Where a line below holds the string "this", copy that line.
--- start Source data ---
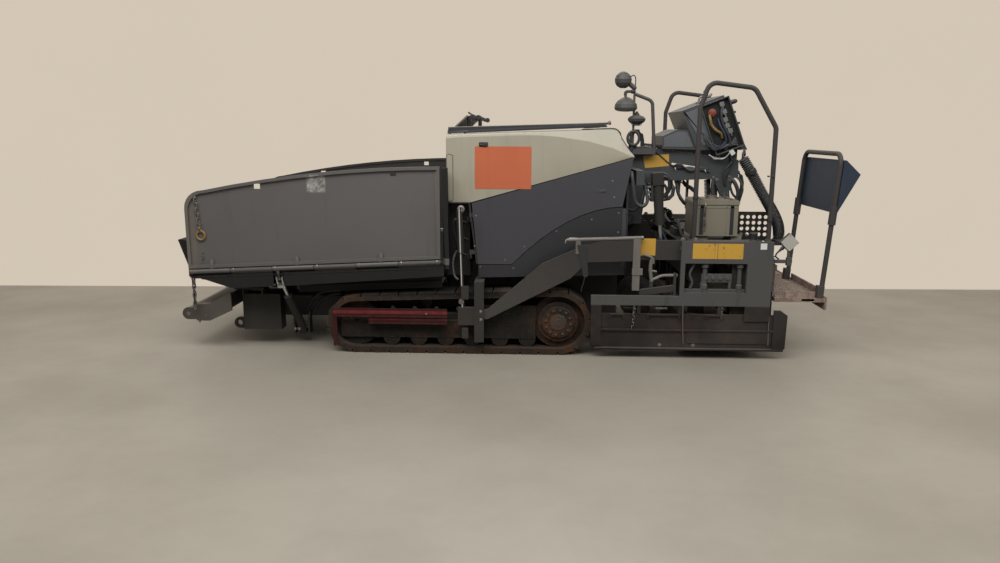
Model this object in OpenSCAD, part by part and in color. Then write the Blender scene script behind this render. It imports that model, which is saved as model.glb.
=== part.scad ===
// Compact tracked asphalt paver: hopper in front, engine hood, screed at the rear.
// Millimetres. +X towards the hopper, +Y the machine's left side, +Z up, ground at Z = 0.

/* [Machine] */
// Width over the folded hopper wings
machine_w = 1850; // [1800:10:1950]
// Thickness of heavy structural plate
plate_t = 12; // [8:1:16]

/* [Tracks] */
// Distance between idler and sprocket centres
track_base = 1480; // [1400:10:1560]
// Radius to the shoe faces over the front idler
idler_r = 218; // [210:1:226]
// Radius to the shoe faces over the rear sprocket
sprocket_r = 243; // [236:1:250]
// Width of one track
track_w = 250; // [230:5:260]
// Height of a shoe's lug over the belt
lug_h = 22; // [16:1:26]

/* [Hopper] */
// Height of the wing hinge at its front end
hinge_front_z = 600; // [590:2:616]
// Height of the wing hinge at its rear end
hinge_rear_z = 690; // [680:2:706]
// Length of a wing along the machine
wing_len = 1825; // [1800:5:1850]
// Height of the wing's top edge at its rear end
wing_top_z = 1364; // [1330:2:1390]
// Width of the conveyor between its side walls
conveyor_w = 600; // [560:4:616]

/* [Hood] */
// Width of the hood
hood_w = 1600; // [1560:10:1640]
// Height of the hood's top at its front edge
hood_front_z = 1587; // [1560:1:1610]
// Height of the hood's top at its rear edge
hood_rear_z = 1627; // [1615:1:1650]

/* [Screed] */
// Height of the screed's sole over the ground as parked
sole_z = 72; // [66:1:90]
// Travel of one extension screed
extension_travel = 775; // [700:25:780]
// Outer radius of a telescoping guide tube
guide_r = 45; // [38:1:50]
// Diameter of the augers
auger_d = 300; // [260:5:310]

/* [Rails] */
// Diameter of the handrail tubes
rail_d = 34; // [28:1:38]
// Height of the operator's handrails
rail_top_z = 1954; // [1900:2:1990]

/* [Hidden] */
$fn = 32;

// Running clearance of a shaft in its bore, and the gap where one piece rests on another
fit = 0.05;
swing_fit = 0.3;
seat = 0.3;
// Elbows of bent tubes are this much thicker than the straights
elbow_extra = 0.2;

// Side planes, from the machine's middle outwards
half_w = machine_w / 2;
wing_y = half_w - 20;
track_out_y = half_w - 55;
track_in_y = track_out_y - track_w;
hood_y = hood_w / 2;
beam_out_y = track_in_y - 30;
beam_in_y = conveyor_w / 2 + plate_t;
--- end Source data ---
## [Solution]
Model this object in OpenSCAD, part by part and in color. Then write the Blender scene script behind this render. It imports that model, which is saved as model.glb.
// Elbows of bent tubes are this much thicker than the straights